I do not personally know him nor do I know anyone, so far as I recall, whose ordinary he was. I have no special knowledge of his situation, or the case that was, ultimately, his downfall, or, rather, his "disgrace with fortune and men’s eyes," because who is to know what heights he has or yet may reach, precisely because of his "disgrace" so far as the media are concerned, for Heaven is NOT deaf, and worldly praise or success is nothing more than a footnote to our unnding stories.

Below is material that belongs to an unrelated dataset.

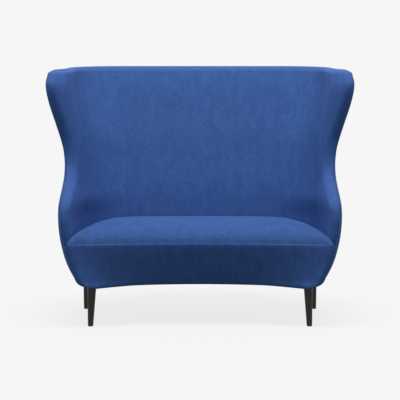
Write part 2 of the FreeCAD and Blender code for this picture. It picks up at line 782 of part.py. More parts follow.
# Springs on the seat rails
springHeight = deckHeight + clipThick + (springWire + springRoom) / 2
clipTop = deckHeight + springWire + springRoom + 2 * clipThick
springs = []
clips = []
springSpan = 2 * (Level(deckHeight).edgeHalf - frameSideFar - springInset)
springCount = int(springSpan / springSpacing) + 1
for k in range(springCount):
    x = (k - (springCount - 1) / 2) * springSpacing
    depth0 = frontDepth(x, deckHeight, borderBack + railThick / 2)
    depth1 = Level(deckHeight).back - frameNear - frameBack / 2
    springs.append(spring(x, depth0, depth1, springHeight))
    for depth, closedEnd in ((depth0, -1), (depth1, 1)):
        y0 = depth - clipDepth / 2
        clip = box(x - clipWidth / 2, x + clipWidth / 2, y0, y0 + clipDepth, deckHeight, clipTop)
        shift = -closedEnd * clipThick
        room = box(x - clipWidth, x + clipWidth, y0 + shift, y0 + clipDepth + shift,
                   deckHeight + clipThick, clipTop - clipThick)
        clips.append(clip.cut(room))
save("seat_springs", Part.makeCompound(springs))
save("spring_clips", Part.makeCompound(clips))
tieHeight = springHeight - (springWire + springRoom) / 2 - tieRadius
tieHalf = (springCount - 1) / 2 * springSpacing + tiePast
ties = []
for share in tieAt:
    y = share * Level(deckHeight).back - originDepth
    ties.append(rod(V(-tieHalf, y, tieHeight), V(1, 0, 0), tieRadius, 2 * tieHalf))
save("spring_tie_wires", Part.makeCompound(ties))
clothHeight = clipTop + clearance
deckFace = Part.Face(bodyWire(clothHeight, frameBackFar + deckInset, borderBack + deckInset))
save("seat_deck_cloth", deckFace.extrude(V(0, 0, deckCloth)))

# Front border
seatRoom = loft(lambda height: hollowWire(height, clearance, -clearance), legLength, seatCrown + reach)
seatRoom = seatRoom.common(slab(foamBottom - clearance, far))
borderTop = seamHeight - clearance
borderPast = frameBackFar + 3 * reach
borderZone = band(-reach, borderPast, borderPast, seamInset - clearance, armHeight)
borderCore = body(frameNear - clearance, borderBack, legLength - reach, seamHeight + reach)
borderOuter = body(0.0, 0.0, legLength, borderTop)
borderInner = body(coverThick, coverThick, legLength + coverThick, borderTop - coverThick)
borderCover = borderOuter.cut(borderInner).cut(borderCore).cut(borderZone).cut(seatRoom)
save("front_border_cover", clean(borderCover))
save("front_border_foam", clean(borderInner.cut(borderCore).cut(borderZone).cut(seatRoom)))

# Seat cushion
seatBase = body(frameNear, borderBack + clearance, foamBottom, seamHeight - clearance)
save("seat_base_foam", clean(seatBase.cut(seatRoom), crumb))
dome = seatDome(0.0)
domeInner = seatDome(coverThick)
save("seat_top_foam", clean(domeInner.cut(seatRoom), crumb))
save("seat_cover", clean(dome.cut(domeInner).cut(seatRoom)))
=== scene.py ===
import bpy
import math
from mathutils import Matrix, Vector


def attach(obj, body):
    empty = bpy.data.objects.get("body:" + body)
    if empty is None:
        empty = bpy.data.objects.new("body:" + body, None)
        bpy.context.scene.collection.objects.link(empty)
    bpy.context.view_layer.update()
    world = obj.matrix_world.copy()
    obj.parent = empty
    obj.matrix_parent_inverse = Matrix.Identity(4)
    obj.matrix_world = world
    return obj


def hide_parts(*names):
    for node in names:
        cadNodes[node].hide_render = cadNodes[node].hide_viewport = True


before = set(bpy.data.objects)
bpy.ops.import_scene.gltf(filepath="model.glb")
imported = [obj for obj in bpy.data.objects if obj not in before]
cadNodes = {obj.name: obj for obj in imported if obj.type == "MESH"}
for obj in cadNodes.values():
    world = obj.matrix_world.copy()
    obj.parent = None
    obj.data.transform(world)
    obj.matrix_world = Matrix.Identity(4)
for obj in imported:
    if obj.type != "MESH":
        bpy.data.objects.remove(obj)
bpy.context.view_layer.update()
bpy.ops.object.select_all(action="DESELECT")

# The settee stands on its four legs with its front towards -Y. The outlines below are in
# millimetres, with depths counted backwards from the front feet, as in the part's source.
mm = 0.001

settee = {
    "wingHalf": 765, "backDepth": 790, "originDepth": 366,
    "underside": 190, "seam": 383, "armTop": 600, "rim": 1258, "rimDrop": 55, "leanFrom": 700,
    "leanHinge": 380,
}


def low(share):  # between the front seam and the arm tops
    return settee["seam"] + share * (settee["armTop"] - settee["seam"])


def up(share):  # between the arm tops and the wing corners
    return settee["armTop"] + share * (settee["rim"] - settee["armTop"])


# height, outer side in from the wing tips, outer back ahead of the rearmost, side wall,
# back wall, outer rear corner, inner rear corner, share of the side that sweeps
shellTable = [
    (190, 143, 145, 80, 150, 150, 150, 0.92),
    (250, 105, 133, 85, 160, 162, 160, 0.92),
    (383, 64, 113, 96, 145, 190, 180, 0.92),
    (low(0.50), 55, 101, 94, 141, 205, 200, 0.92),
    (600, 62, 93, 104, 134, 230, 220, 0.92),
    (up(0.10), 68, 85, 88, 130, 236, 225, 0.90),
    (up(0.30), 79, 69, 69, 114, 250, 235, 0.85),
    (up(0.46), 76, 55, 68, 105, 250, 240, 0.80),
    (up(0.68), 70, 32, 59, 91, 250, 235, 0.68),
    (up(0.90), 63, 10, 50, 81, 250, 225, 0.60),
    (1258, 63, 0, 50, 72, 250, 220, 0.70),
]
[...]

That said, this seemed to me to have the ring of truth when I read it last year:
Denigration of Bishop Finn intensified in 2010 after he learned from his vicar general that a diocesan priest had inappropriate pictures of young girls on his personal computer. The diocese immediately notified a ranking Kansas City police officer, and the pictures were provided to legal counsel as well. Both opined that the photos did not constitute child pornography as they did not contain sexual conduct or contact as defined by Missouri law.And keeping in mind that even the Paper of Record, no friend to Christian orthodoxy, finds pleas for treatment rather than criminalization of users of child pornography a valid arguement to be made, the cries for Finn's head that have been going on since before the Ratigan case have always, to me, seemed agenda-driven.

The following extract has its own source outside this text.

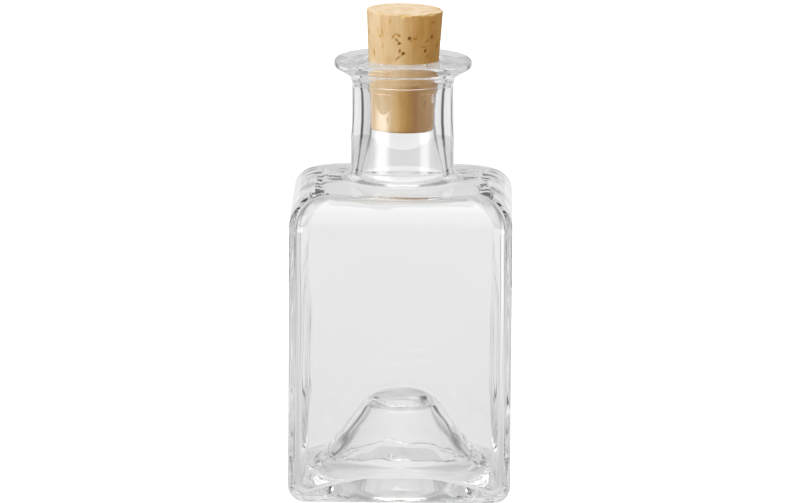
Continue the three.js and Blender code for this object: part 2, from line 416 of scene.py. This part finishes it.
def floor_stations(floor):
    """Inside floor from its fillet inwards, square at the edge and round in the middle."""
    def fillet(turn):
        inset = FLOOR_FILLET * (1 - math.sin(turn))
        rise = FLOOR_FILLET * (1 - math.cos(turn))

        def station(angle):
            radius = square_radius(angle, CAVITY_HALF - inset, CAVITY_CORNER - inset)
            return radius, height_at(floor, radius) + rise
        return station

    edge_half = CAVITY_HALF - FLOOR_FILLET
    edge_corner = CAVITY_CORNER - FLOOR_FILLET

    def inner(share):
        def station(angle):
            edge = lerp(edge_half, square_radius(angle, edge_half, edge_corner), share ** 2)
            return share * edge, height_at(floor, share * edge)
        return station

    stations = [fillet(turn) for turn in reversed(quarter_turn())]
    return stations + [inner(i / FLOOR_STEPS) for i in range(FLOOR_STEPS - 1, 0, -1)]


def ring_of(station):
    """The points of one station, all round the bottle."""
    angle = directions()
    radius, height = station(angle)
    return np.stack([radius * np.cos(angle), radius * np.sin(angle), height], axis=1)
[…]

The priest was immediately called and told to appear at the chancery the next day, but he did not. He was instead found unconscious in his garage after an attempted suicide. He remained unconscious for four days, and was not expected to live.
After recovering and undergoing psychiatric care, Bishop Finn removed the priest from pastoral duties, and said he was not allowed electronic devices or any interaction with children. When the priest breached those restrictions, the diocese turned him over to civil authorities. Detectives then discovered images of a pornographic nature at the priest's family's home, and he was charged that same day.
Misdemeanor charges were filed against the bishop and the diocese. In order to spare the victims a drawn out jury trial and have the charges against the diocese dropped, which would have likely resulted in crippling insurance increases, Bishop Finn submitted to a one day bench trial and was indicted and found guilty of a misdemeanor for not reporting suspected child abuse.
.....Many see what took place as a political vendetta against the bishop for his orthodoxy and an obvious attempt to make him an example in the Church sex abuse scandal, as the specifics of his case do not involve him perpetrating or willfully facilitating abuse.
The independent investigation ordered by Bishop Finn did find fault with the diocese’s handling of some parts of the process, but the lapses do not amount to criminal conduct [according to attornies.]